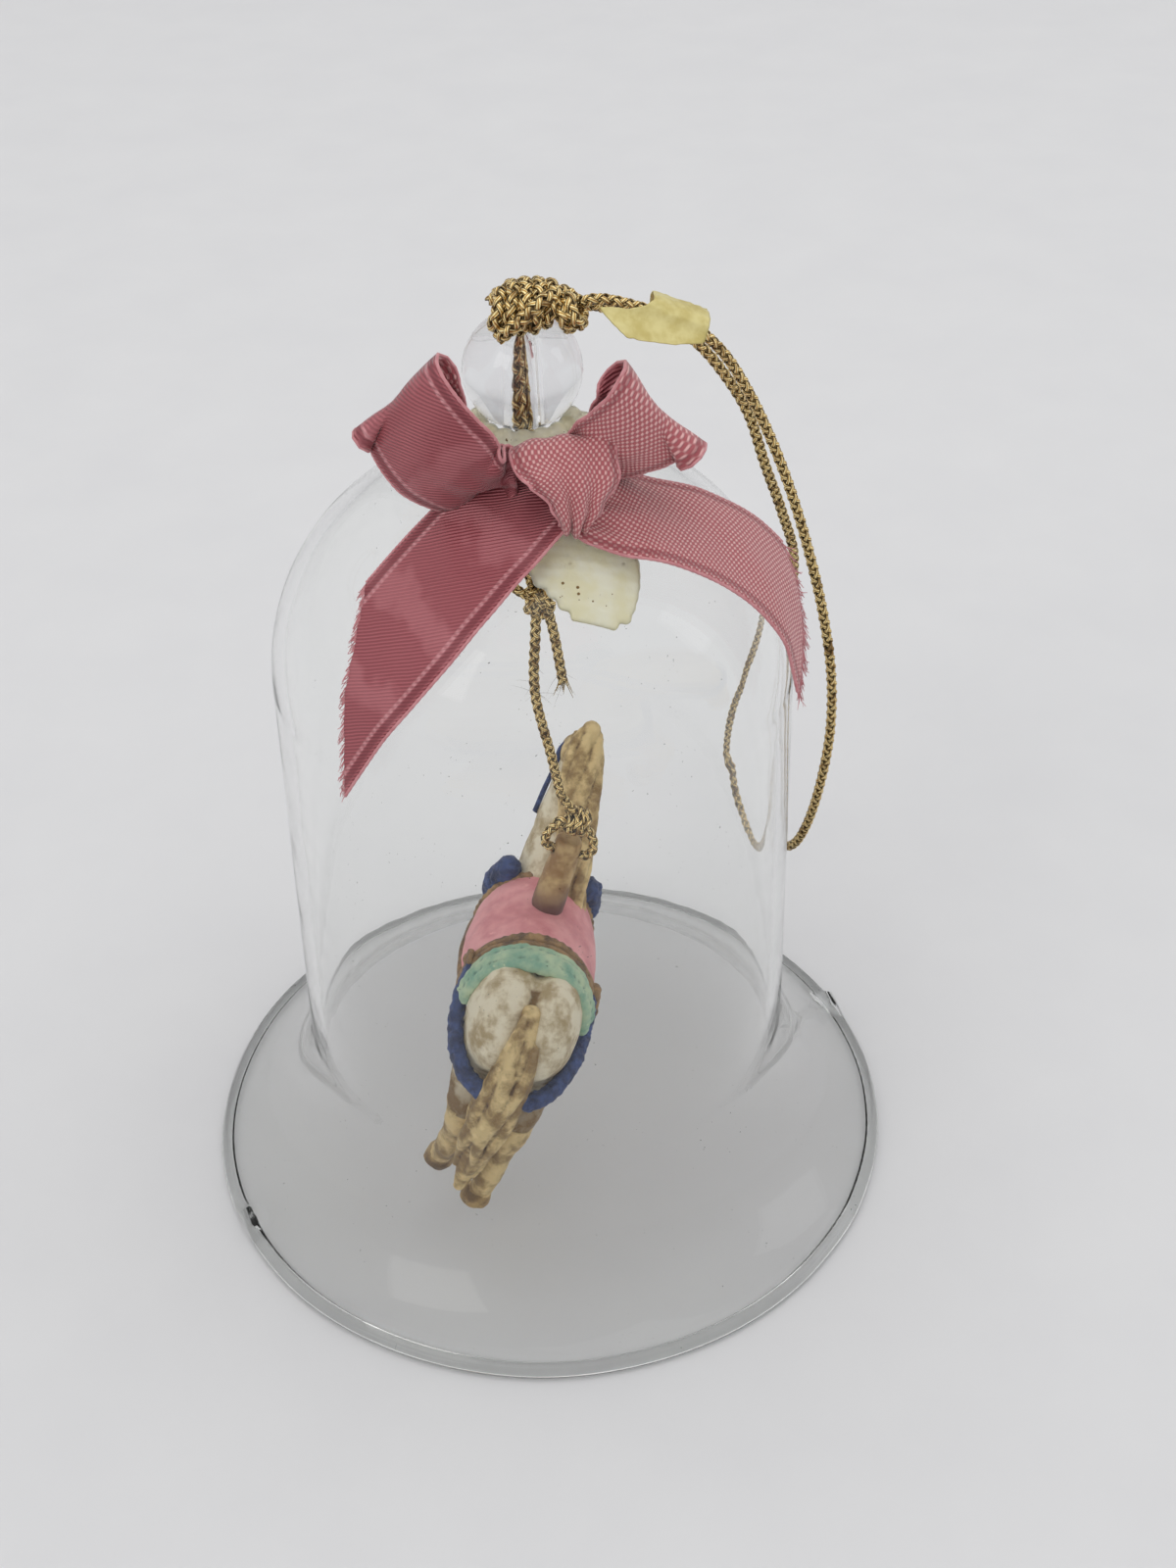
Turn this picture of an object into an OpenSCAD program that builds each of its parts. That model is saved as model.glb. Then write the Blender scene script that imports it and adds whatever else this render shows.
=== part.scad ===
// Glass bell ornament: a blown glass bell with a clear bead and a gold cord loop on
// top, a satin bow glued to its shoulder, and a cast carousel horse that hangs inside
// on the cord as the clapper. It stands on its rim, and +Z is the bell's axis.
// Origin: centre of the rim, on the surface that the bell stands on.

/* [Bell] */
// Outer radius of the rolled rim
rim_r = 35; // [33:0.5:42]
// Outer radius of the waist, where the flare starts
waist_r = 24; // [23:0.5:28]
// Outer radius of the body just below the dome
shoulder_r = 23.4; // [23:0.2:28]
// Height of the waist above the rim
waist_z = 17; // [14:1:20]
// Height where the dome starts
shoulder_z = 58; // [56:1:64]
// Height of the dome's crown
crown_z = 77.7; // [76:0.5:94]
// Height of the glass collar on the crown
collar_h = 4.7; // [4:0.1:6]
// Outer radius of the collar
collar_r = 5.2; // [4.6:0.1:6.4]
// Radius of the cord hole in the collar
hole_r = 2; // [1.6:0.1:2.4]
// Thickness of the glass
wall = 1.2; // [1:0.05:1.5]
// Radius of the bead rolled along the rim
rim_bead_r = 1.1; // [0.9:0.05:1.4]

/* [Bead] */
// Diameter of the clear bead
bead_d = 10; // [9:0.5:12]
// Radius of the bead's drilled hole
bead_hole_r = 1.2; // [1.05:0.05:1.5]

/* [Cord] */
// Diameter of the gold cord
cord_d = 1; // [0.8:0.05:1.2]
// Height of the knot that stops the cord on the bead
knot_h = 4.4; // [4:0.2:6]
// Width of the stopper knot
knot_w = 7.5; // [6:0.5:9]

/* [Bow] */
// Width of the satin ribbon
ribbon_w = 10; // [9:0.5:12]
// Thickness of the ribbon with its curl
ribbon_t = 0.6; // [0.4:0.1:0.8]

/* [Horse] */
// Radius of the pole's stub
pole_r = 1.5; // [1.2:0.1:1.8]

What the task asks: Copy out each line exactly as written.

Problem solution:
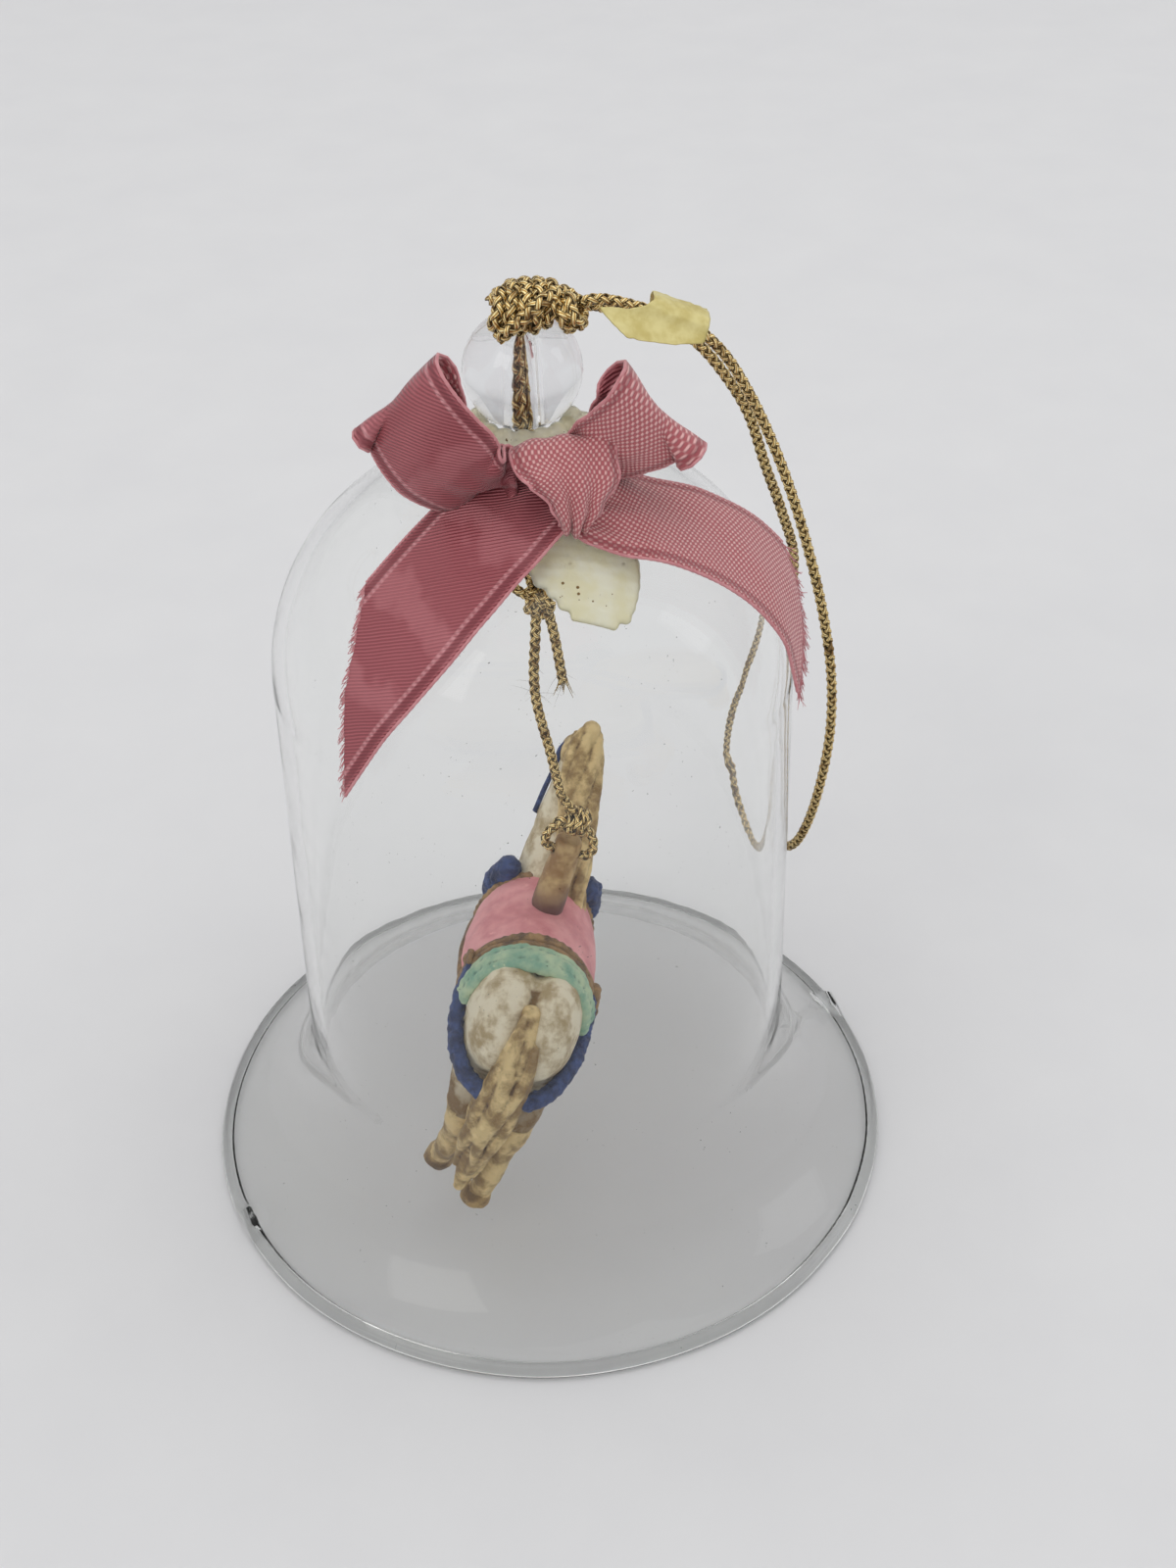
Turn this picture of an object into an OpenSCAD program that builds each of its parts. That model is saved as model.glb. Then write the Blender scene script that imports it and adds whatever else this render shows.
=== part.scad ===
// Glass bell ornament: a blown glass bell with a clear bead and a gold cord loop on
// top, a satin bow glued to its shoulder, and a cast carousel horse that hangs inside
// on the cord as the clapper. It stands on its rim, and +Z is the bell's axis.
// Origin: centre of the rim, on the surface that the bell stands on.

/* [Bell] */
// Outer radius of the rolled rim
rim_r = 35; // [33:0.5:42]
// Outer radius of the waist, where the flare starts
waist_r = 24; // [23:0.5:28]
// Outer radius of the body just below the dome
shoulder_r = 23.4; // [23:0.2:28]
// Height of the waist above the rim
waist_z = 17; // [14:1:20]
// Height where the dome starts
shoulder_z = 58; // [56:1:64]
// Height of the dome's crown
crown_z = 77.7; // [76:0.5:94]
// Height of the glass collar on the crown
collar_h = 4.7; // [4:0.1:6]
// Outer radius of the collar
collar_r = 5.2; // [4.6:0.1:6.4]
// Radius of the cord hole in the collar
hole_r = 2; // [1.6:0.1:2.4]
// Thickness of the glass
wall = 1.2; // [1:0.05:1.5]
// Radius of the bead rolled along the rim
rim_bead_r = 1.1; // [0.9:0.05:1.4]

/* [Bead] */
// Diameter of the clear bead
bead_d = 10; // [9:0.5:12]
// Radius of the bead's drilled hole
bead_hole_r = 1.2; // [1.05:0.05:1.5]

/* [Cord] */
// Diameter of the gold cord
cord_d = 1; // [0.8:0.05:1.2]
// Height of the knot that stops the cord on the bead
knot_h = 4.4; // [4:0.2:6]
// Width of the stopper knot
knot_w = 7.5; // [6:0.5:9]

/* [Bow] */
// Width of the satin ribbon
ribbon_w = 10; // [9:0.5:12]
// Thickness of the ribbon with its curl
ribbon_t = 0.6; // [0.4:0.1:0.8]

/* [Horse] */
// Radius of the pole's stub
pole_r = 1.5; // [1.2:0.1:1.8]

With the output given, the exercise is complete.